There is something inherently terrifying about the so-called "impossible" crime - that mystery sub-genre which, during most of the 20th century, was dominated by the great author, John Dickson Carr. Most of his books dealt with one of two English detectives, either Dr. Gideon Fell or Sir Henry Merrivale. But before either of those characters was invented by Carr, he had another protagonist who solved the same kind of mysteries. His name was Henri Bencolin, a French police investigator. Bencolin turned in quite a performance in It Walks By Night (1930). That book is the subject of my audio review this week on the Classic Mysteries podcast, and you are welcome to listen to the complete review by clicking here.
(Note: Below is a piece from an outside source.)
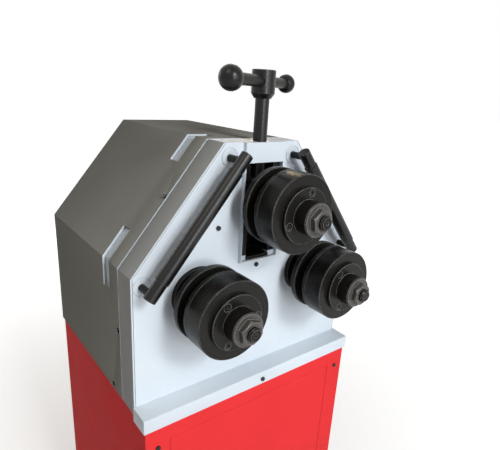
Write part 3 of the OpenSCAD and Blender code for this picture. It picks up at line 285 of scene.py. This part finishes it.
BRONZE = (0.56, 0.36, 0.15)
BRONZE_WORN = (0.75, 0.55, 0.28)
PLASTIC = (0.02, 0.02, 0.021)
PLASTIC_RUBBED = (0.08, 0.08, 0.08)
STOP_RED = (0.70, 0.02, 0.015)
STOP_RUBBED = (0.8, 0.1, 0.08)
YELLOW = (0.85, 0.55, 0.02)
YELLOW_RUBBED = (0.9, 0.7, 0.2)

red = paint("red_powder", RED, 0.5, 700, 0.00004, 0.5, RED_RUBBED, shine=0.02)
light = paint("light_powder", LIGHT, 0.45, 650, 0.00003, 0.35, LIGHT_RUBBED)
cover = paint("cover_powder", COVER, 0.55, 1200, 0.00006, 0.45, COVER_RUBBED, shine=0.0)
band = paint("band_powder", BAND, 0.55, 1200, 0.00006, 0.45, BAND_RUBBED, shine=0.03)
frame_black = paint("frame_powder", FRAME_BLACK, 0.5, 900, 0.00008, 0.5, PRIMER)
casting = paint("casting_paint", CASTING, 0.45, 260, 0.0003, 0.4, PRIMER)
plastic = paint("switch_plastic", PLASTIC, 0.45, 2200, 0.00004, 0.2, PLASTIC_RUBBED)
stop_red = paint("stop_plastic", STOP_RED, 0.25, 300, 0.00001, 0.1, STOP_RUBBED, shine=0.5)
yellow = paint("collar_plastic", YELLOW, 0.35, 900, 0.00002, 0.1, YELLOW_RUBBED)

ALONG_Z = (0, 0, 1)
BAR_TURN = math.radians(34)
bar_axis = (math.cos(BAR_TURN), math.sin(BAR_TURN), 0)
black_rods = machined(
    "black_turned_rods", OILED, 0.32, EDGE_WEAR_AND_HIGHLIGHT, 0.3, middle("right_guide_sleeve"),
    joint_axis["right_sleeve_turn"], mirrored=True, shine=0.30, line_depth=0.000004, grain_depth=0.000006,
)
black_screw = machined(
    "black_turned_screw", OILED, 0.32, EDGE_WEAR_AND_HIGHLIGHT, 0.3, middle("feed_screw"), ALONG_Z,
    shine=0.30, line_depth=0.000003, grain_depth=0.000006,
)
black_bar = machined("black_turned_bar", BLACK, 0.34, EDGE_WEAR_AND_HIGHLIGHT, 0.3, middle("handle_bar"), bar_axis, shine=0.03)
black_plain = machined("black_ground", BLACK, 0.38, EDGE_WEAR_AND_HIGHLIGHT, 0.4)
# Nut chamfers get a strong light edge colour: wear and a painted highlight
black_nuts = machined("black_milled", NUT_BLACK, 0.28, NUT_WEAR_AND_HIGHLIGHT, 0.8, shine=0.30)
black_screws = machined("black_screws", SCREW_BLACK, 0.25, SCREW_WEAR_AND_HIGHLIGHT, 0.5, shine=0.25)
bright = machined("bright_ground", STEEL, 0.30, STEEL_WORN, 0.3, metallic=1.0)
bronze = machined("bronze_turned", BRONZE, 0.32, BRONZE_WORN, 0.3, metallic=1.0)
phenolic = machined(
    "phenolic_ball", PHENOLIC, 0.34, PHENOLIC_RUBBED, 0.2,
    shine=0.24, line_depth=0.000001, grain_depth=0.000004,
)

looks = {
    red: ["stand_shell", "service_panel", "stand_door"],
    light: ["front_step", "front_plate", "gear_case", "rear_plate", "slide_channel", "nut_bridge"],
    cover: ["hood", "control_box"],
    band: ["side_bands"],
    frame_black: ["base_frame", "carrier_plate"],
    casting: ["reducer", "motor"],
    black_rods: ["guide_rods", "left_guide_sleeve", "right_guide_sleeve"],
    black_screw: ["feed_screw", "screw_hub"],
    black_bar: ["handle_bar"],
    black_plain: ["guide_rails", "guide_posts", "bearing_caps", "slide_block"],
    black_screws: ["fasteners"],
    black_nuts: [],
    bright: ["feed_nut", "door_hinges", "bearings", "slide_caps", "left_gear", "right_gear", "drive_pinion"],
    bronze: ["upper_bush"],
    phenolic: ["ball_knobs"],
    plastic: ["door_latch", "direction_switch"],
    stop_red: ["stop_button"],
}
for side in ("left", "right", "upper"):
    # Roller rims and chamfers get a strong light edge colour: wear and a painted rim highlight
    turned = machined(f"black_turned_{side}", BLACK, 0.30, EDGE_WEAR_AND_HIGHLIGHT, 0.75, middle(f"{side}_wheel"))
    looks[turned] = [f"{side}_{part}" for part in ("shaft", "discs", "spacer", "wheel", "clamp_hub")]
    looks[black_nuts].append(f"{side}_nut")
    looks[black_screws].append(f"{side}_hub_screws")
look_of_node = {node: material for material, dressed in looks.items() for node in dressed}


def dress(obj, material):
    """Give an object one material."""
    obj.data.materials.clear()
    obj.data.materials.append(material)


for name, obj in nodes.items():
    dress(obj, look_of_node[name])


def piece(name, mesh, body, material):
    """A piece of the scene's own, which rides a body."""
    obj = bpy.data.objects.new(name, mesh)
    bpy.context.scene.collection.objects.link(obj)
    dress(obj, material)
    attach(obj, body)
    return obj


# What counts as one point in metres, as one flat face, and as an edge between faces
SAME_POINT = 1e-6
SAME_FACE = math.radians(0.6)
SHARP = math.radians(35)


def soften(node, width):
    """A copy of the CAD node with rounded edges, in its place."""
    form = bmesh.new()
    form.from_mesh(nodes[node].data)
    bmesh.ops.remove_doubles(form, verts=form.verts, dist=SAME_POINT)
    bmesh.ops.dissolve_limit(form, angle_limit=SAME_FACE, verts=form.verts, edges=form.edges)
    mesh = bpy.data.meshes.new(node + "_form")
    form.to_mesh(mesh)
    form.free()
    obj = piece(node + "_form", mesh, body_of_node[node], look_of_node[node])
    mesh.shade_smooth()
    bevel = obj.modifiers.new("edges", "BEVEL")
    bevel.width = width
    bevel.segments = 3
    bevel.limit_method = "ANGLE"
    bevel.angle_limit = SHARP
    bevel.harden_normals = True
    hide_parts(node)
    return obj


SOFT_EDGES = {
    "hood": 0.0012, "side_bands": 0.0010, "front_step": 0.0012, "service_panel": 0.0006,
    "control_box": 0.0008,
}
soft = {node: soften(node, width) for node, width in SOFT_EDGES.items()}

# The covers' cut edges that face the front, also the rear edge of each slot, take the light paint: a painted
# highlight where the front lamps catch these edges
FACES_FRONT = -0.9
for node in ("hood", "side_bands"):
    mesh = soft[node].data
    mesh.materials.append(light)
    for face in mesh.polygons:
        if face.normal.y < FACES_FRONT:
            face.material_index = 1


def ring_mesh(name, inner, outer, thick, chamfer, sides=64):
    """A flat ring about +X, from x = 0 to x = thick, with chamfers on its outer face."""
    profile = [
        (0.0, inner), (0.0, outer), (thick - chamfer, outer), (thick, outer - chamfer),
        (thick, inner + chamfer), (thick - chamfer, inner),
    ]
    form = bmesh.new()
    rows = []
    for i in range(sides):
        a = 2 * math.pi * i / sides
        rows.append([form.verts.new((x, r * math.cos(a), r * math.sin(a))) for x, r in profile])
    for i, row in enumerate(rows):
        after = rows[(i + 1) % sides]
        for k in range(len(profile)):
            n = (k + 1) % len(profile)
            form.faces.new((row[k], after[k], after[n], row[n]))
    bmesh.ops.recalc_face_normals(form, faces=form.faces)
    mesh = bpy.data.meshes.new(name)
    form.to_mesh(mesh)
    form.free()
    mesh.shade_smooth()
    mesh.set_sharp_from_angle(angle=SHARP)
    return mesh


# Yellow collar under the stop button, thin enough to stay clear of the pressed button
COLLAR_INNER, COLLAR_OUTER = 0.0085, 0.024
COLLAR_THICK, COLLAR_CHAMFER = 0.0016, 0.0004
collar = ring_mesh("stop_collar", COLLAR_INNER, COLLAR_OUTER, COLLAR_THICK, COLLAR_CHAMFER)
stop_middle = middle("stop_button")
collar.transform(Matrix.Translation((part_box("control_box")[1].x, stop_middle.y, stop_middle.z)))
piece("stop_collar", collar, "root", yellow)

# Floor, which glows towards the camera, less near the object, so that it keeps the shadow and ends in white
FLOOR_HALF = 30
FLOOR_DROP = 0.0005
FLOOR_COLOUR, WHITE = (0.80, 0.80, 0.80, 1), (1, 1, 1, 1)
GLOW_NEAR_AT, GLOW_FAR_AT = 0.5, 2.6
GLOW_NEAR, GLOW_FAR = 0.50, 1.0
floor_form = bmesh.new()
bmesh.ops.create_grid(floor_form, x_segments=1, y_segments=1, size=FLOOR_HALF)
floor_mesh = bpy.data.meshes.new("floor")
floor_form.to_mesh(floor_mesh)
floor_form.free()
floor = bpy.data.objects.new("floor", floor_mesh)
floor.location.z = -FLOOR_DROP
bpy.context.scene.collection.objects.link(floor)

ground = Shader("floor_surface")
ground.put(ground.bsdf.inputs["Base Color"], FLOOR_COLOUR)
ground.put(ground.bsdf.inputs["Roughness"], 0.9)
ground.put(ground.bsdf.inputs["Specular IOR Level"], 0.1)
seen = ground.add("ShaderNodeLightPath")
shown = ground.math("MAXIMUM", seen.outputs["Is Camera Ray"], seen.outputs["Is Glossy Ray"])
glow = ground.add("ShaderNodeEmission")
ground.put(glow.inputs["Color"], WHITE)
away = ground.vector("LENGTH", ground.place)
fade = ground.spread(away, GLOW_NEAR_AT, GLOW_FAR_AT, GLOW_NEAR, GLOW_FAR)
ground.put(glow.inputs["Strength"], ground.math("MULTIPLY", shown, fade))
both = ground.add("ShaderNodeAddShader")
ground.put(both.inputs[0], ground.bsdf.outputs[0])
ground.put(both.inputs[1], glow.outputs[0])
ground.put(ground.tree.nodes["Material Output"].inputs[0], both.outputs[0])
dress(floor, ground.material)

# World: white to the camera, in reflections and through glass, and faint as a lamp
WORLD_LIGHT, WORLD_SHOWN = 0.03, 1.0
world = bpy.data.worlds.new("studio")
bpy.context.scene.world = world
world.use_nodes = True
tree = world.node_tree
tree.nodes.clear()
path = tree.nodes.new("ShaderNodeLightPath")
shown = path.outputs["Is Camera Ray"]
for ray in ("Is Glossy Ray", "Is Transmission Ray"):
    either = tree.nodes.new("ShaderNodeMath")
    either.operation = "MAXIMUM"
    tree.links.new(shown, either.inputs[0])
    tree.links.new(path.outputs[ray], either.inputs[1])
    shown = either.outputs[0]
strength = tree.nodes.new("ShaderNodeMapRange")
strength.inputs["To Min"].default_value = WORLD_LIGHT
strength.inputs["To Max"].default_value = WORLD_SHOWN
tree.links.new(shown, strength.inputs["Value"])
background = tree.nodes.new("ShaderNodeBackground")
background.inputs["Color"].default_value = WHITE
tree.links.new(strength.outputs[0], background.inputs["Strength"])
tree.links.new(background.outputs[0], tree.nodes.new("ShaderNodeOutputWorld").inputs[0])


def softbox(name, at, aim, size, power, colour=(1, 1, 1)):
    """A rectangular lamp that faces a point."""
    data = bpy.data.lights.new(name, "AREA")
    data.shape = "RECTANGLE"
    data.size, data.size_y = size
    data.energy = power
    data.color = colour
    obj = bpy.data.objects.new(name, data)
    obj.location = at
    obj.rotation_euler = (Vector(aim) - Vector(at)).to_track_quat("-Z", "Y").to_euler()
    bpy.context.scene.collection.objects.link(obj)


# Lamps, which face the head or, from behind, the cabinet
AIM, AIM_LOW = (0, 0, 0.9), (0, 0, 0.7)
COOL, WARM, AMBER = (0.95, 0.985, 1.0), (1.0, 0.95, 0.86), (1.0, 0.72, 0.35)
softbox("key", (-0.1, -2.8, 2.5), AIM, (0.8, 0.8), 42, COOL)
softbox("spark", (-0.1, -2.78, 2.48), AIM, (0.2, 0.2), 7, COOL)
softbox("front", (0.3, -3.0, 1.5), AIM, (2.4, 1.8), 30, COOL)
softbox("strip", (-0.25, -2.98, 1.35), AIM, (0.22, 0.8), 14, COOL)
softbox("fill", (-1.55, -0.8, 3.05), AIM, (1.2, 1.2), 15, WARM)
softbox("edge", (-1.2, 2.8, 1.9), AIM, (0.8, 0.8), 7, WARM)
softbox("sun", (1.7, 2.1, 2.2), AIM, (0.25, 0.25), 4, AMBER)
softbox("rear", (1.0, 2.8, 1.0), AIM_LOW, (2.0, 1.6), 13)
It Walks By Night is narrated by a young American named Jeff Marle. Jeff is a friend of Bencolin, who is in Paris, visiting the detective.
I had come up from Nice in response to a wire from Bencolin saying merely that there was danger ahead and was I interested? – to which I wired back “Yes,” without knowing what he meant. As yet I knew nothing about the man who was to murder the Duc de Saligny and to walk through our dreams with his sly and grisly smile.
The man being pursued by Bencolin is Alexandre Laurent. Shortly after Laurent’s marriage, he tried to murder his wife. He was committed to an asylum for the criminally insane. He has now escaped from that asylum, committing some gruesome murders along the way. His now-former wife is about to marry a nobleman, the Duc de Saligny – and Laurent has threatened to murder the Duc in such a way that it will appear to have been impossible.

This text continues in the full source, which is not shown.